Cyber threats and vulnerabilities, as well as public perceptions of greater risk, may hamper the adoption of smart, connected technologies in buildings. Converting an electric grid to a smart grid, for example, includes smart metering and load management, posing a high danger of user and company privacy by making information easily accessible and available to anybody; this could trigger a power grid attack (an attacker reducing electricity bill). While raising cybersecurity knowledge and risk management is critical, organisations' technology and resources available to secure it differ widely.
Building Cybersecurity Framework
To identify, protect, detect, respond, and recover from cyber threats and vulnerabilities on buildings, the BCF delivers five concurrent and continuous functions (also known as Domains). These functions, when evaluated together, provide a high-level, strategic view of an organization's cybersecurity risk management lifecycle. The Framework lays out a simple set of cybersecurity best practices, regulations, and procedures for enhancing the cybersecurity of our nation's buildings. The Framework is also intended to make cybersecurity actions and outcomes more easily communicated throughout the business, from the executive to the operational levels.
BCF offers a risk-based Cybersecurity Framework, which includes industry standards and best practices to assist building owners and operators in better managing cybersecurity risks.

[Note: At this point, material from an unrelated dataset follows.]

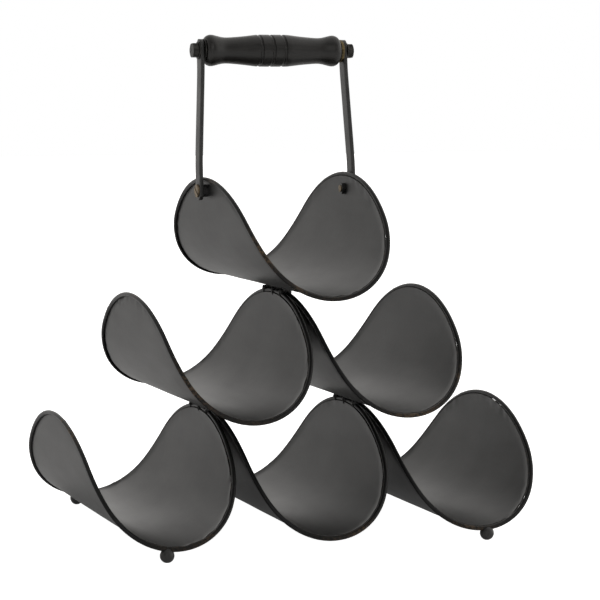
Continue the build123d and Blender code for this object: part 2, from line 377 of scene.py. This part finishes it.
def lathe(name, profile, where, seed=0, rough=0.0, sides=96, bore=0.0):
    """A turned piece about X from (x, radius) pairs, closed round its bore."""
    rows = [(profile[0][0], bore)] + list(profile) + [(profile[-1][0], bore)]
    points, faces = [], []
    for x, radius in rows:
        for k in range(sides):
            turn = 2 * math.pi * k / sides
            d = Vector((0, math.cos(turn), math.sin(turn)))
            r = radius + rough * wander(Vector((x, 0, 0)) + d * radius, 9.0, seed)
            points.append(where @ ((Vector((x, 0, 0)) + d * r) * MM))
    count = len(rows)
    for r in range(count):
        for k in range(sides):
            m = (k + 1) % sides
            below = ((r + 1) % count) * sides
            faces.append((r * sides + m, r * sides + k, below + k, below + m))
    return new_piece(name, points, faces, sharp=35.0)


def smooth_profile(table, steps):
    """Points along a Catmull-Rom line through a table of pairs."""
    rows = []
    pts = [Vector(p) for p in table]
    pts = [pts[0] * 2 - pts[1]] + pts + [pts[-1] * 2 - pts[-2]]
    for a, b, c, d in zip(pts, pts[1:], pts[2:], pts[3:]):
        for k in range(steps):
            t = k / steps
            rows.append(
                (b * 2 + (c - a) * t + (a * 2 - b * 5 + c * 4 - d) * t * t
                 + (b * 3 - a - c * 3 + d) * t**3) / 2
            )
    rows.append(pts[-2])
    return rows


def grip_piece():
    half = smooth_profile(GRIP_PROFILE, 7)
    rows = [(-p.x, p.y) for p in reversed(half[1:])] + [(p.x, p.y) for p in half]
    fine = []
    for (x0, r0), (x1, r1) in zip(rows, rows[1:]):
        parts = 8 if abs(x0) < 15 and abs(x1) < 15 else 1
        for k in range(parts):
            t = k / parts
            fine.append((x0 + (x1 - x0) * t, r0 + (r1 - r0) * t))
    fine.append(rows[-1])
    cut = []
    for x, r in fine:
        for at in GRIP_GROOVES:
            share = max(0.0, 1 - ((x - at) / GROOVE_HALF) ** 2)
            r -= GROOVE_DEPTH * math.sqrt(share)
        cut.append((x, r))
    where = grip_frame() @ Matrix.Translation((GRIP_SHIFT * MM, 0, 0))
    return lathe("grip_turned", cut, where, 4, 0.05, 112, 3.0)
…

BCF offers a standardised taxonomy and mechanism for building stakeholders to:
• define their current cybersecurity posture;
• describe their target state for cybersecurity;
• identify and prioritise opportunities for improvement within the context of a continuous and repeatable process;
• assess progress toward the target state; and
• communicate among various stakeholders about their progress toward the target state.
Features of the BCF
• Cybersecurity practises rules, and procedures that guide an organization's risk management processes.

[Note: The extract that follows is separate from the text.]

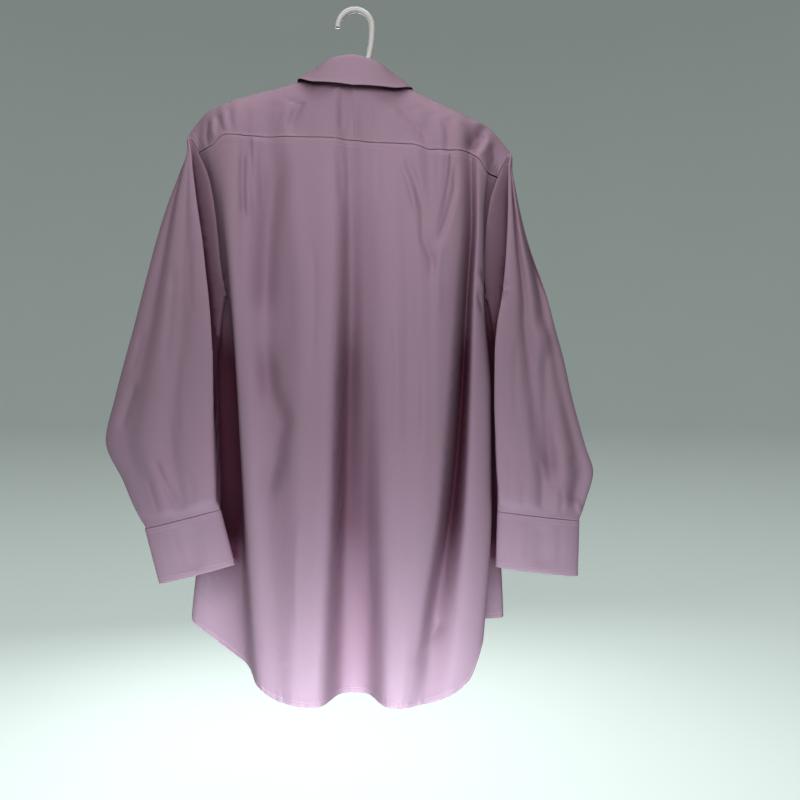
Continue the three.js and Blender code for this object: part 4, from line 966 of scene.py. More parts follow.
def cotton(name):
    """Fine plain weave: warp threads run down the cloth, weft threads across it, with a soft sheen, and painted
    shade that darkens the cloth deep in its folds.
    """
    material, nodes, links, shader = new_material(name, LILAC_LIGHT, 0.7)
    warp = stretched_noise(nodes, links, (2600, 2600, 90))
    weft = stretched_noise(nodes, links, (110, 110, 2600))
    weave = math_node(nodes, links, "ADD", warp, weft)
    cloud = stretched_noise(nodes, links, (9, 9, 5), 3.0)
    fine = math_node(nodes, links, "MULTIPLY", weave, 0.35)
    tone = math_node(nodes, links, "ADD", fine, math_node(nodes, links, "MULTIPLY", cloud, 0.6))
    colour = mixed_colour(nodes, links, tone, LILAC_DARK, LILAC_LIGHT)
    seam = nodes.new("ShaderNodeAttribute")
    seam.attribute_name = "seam"
    seam_part = math_node(nodes, links, "MULTIPLY", seam.outputs["Fac"], 0.35)
    colour = mixed_colour(nodes, links, seam_part, colour, LILAC_SEAM)
    # Painted shade: the colour is mixed towards a dark lilac where the cloth is closed in by the folds around it
    free = nodes.new("ShaderNodeAttribute")
    free.attribute_name = "open"
    hidden = nodes.new("ShaderNodeMapRange")
    hidden.inputs["From Min"].default_value = OPEN_FULL
    hidden.inputs["From Max"].default_value = OPEN_NONE
    links.new(free.outputs["Fac"], hidden.inputs["Value"])
    colour = mixed_colour(nodes, links, hidden.outputs["Result"], colour, LILAC_PAINTED_SHADE)
    links.new(colour, shader.inputs["Base Color"])
    rough = math_node(nodes, links, "ADD", math_node(nodes, links, "MULTIPLY", weave, 0.16), 0.5)
    links.new(rough, shader.inputs["Roughness"])
    rumple = stretched_noise(nodes, links, (60, 60, 30), 4.0)
    low = math_node(nodes, links, "MULTIPLY", weave, 0.05)
    height = math_node(nodes, links, "ADD", low, math_node(nodes, links, "MULTIPLY", rumple, 0.5))
    bump = nodes.new("ShaderNodeBump")
    bump.inputs["Strength"].default_value = 0.35
    bump.inputs["Distance"].default_value = 0.001
    links.new(height, bump.inputs["Height"])
    links.new(bump.outputs["Normal"], shader.inputs["Normal"])
    shader.inputs["Sheen Weight"].default_value = 0.12
    shader.inputs["Sheen Roughness"].default_value = 0.35
    shader.inputs["Sheen Tint"].default_value = (*LILAC_SEAM, 1)
    return material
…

• Comprehensive cybersecurity actions, outcomes, and references and extensive assistance for establishing specific corporate risk profiles.
• Checklists and use cases to assist building stakeholders in aligning their cybersecurity efforts with their business needs, risk tolerances, and resources.
• Case studies that show how to put the best practices from each chapter into reality in the real world.
Applications for BCF
The Buildings Cybersecurity Framework is a supplement to, not a replacement for, an organization's existing risk management and cybersecurity programme. Building owners and operators can use their existing processes and the Framework to identify areas where they can improve their cybersecurity risk management and implement industry best practices. Alternatively, a company that does not yet have a cybersecurity programme can use the Framework as a starting point to develop one.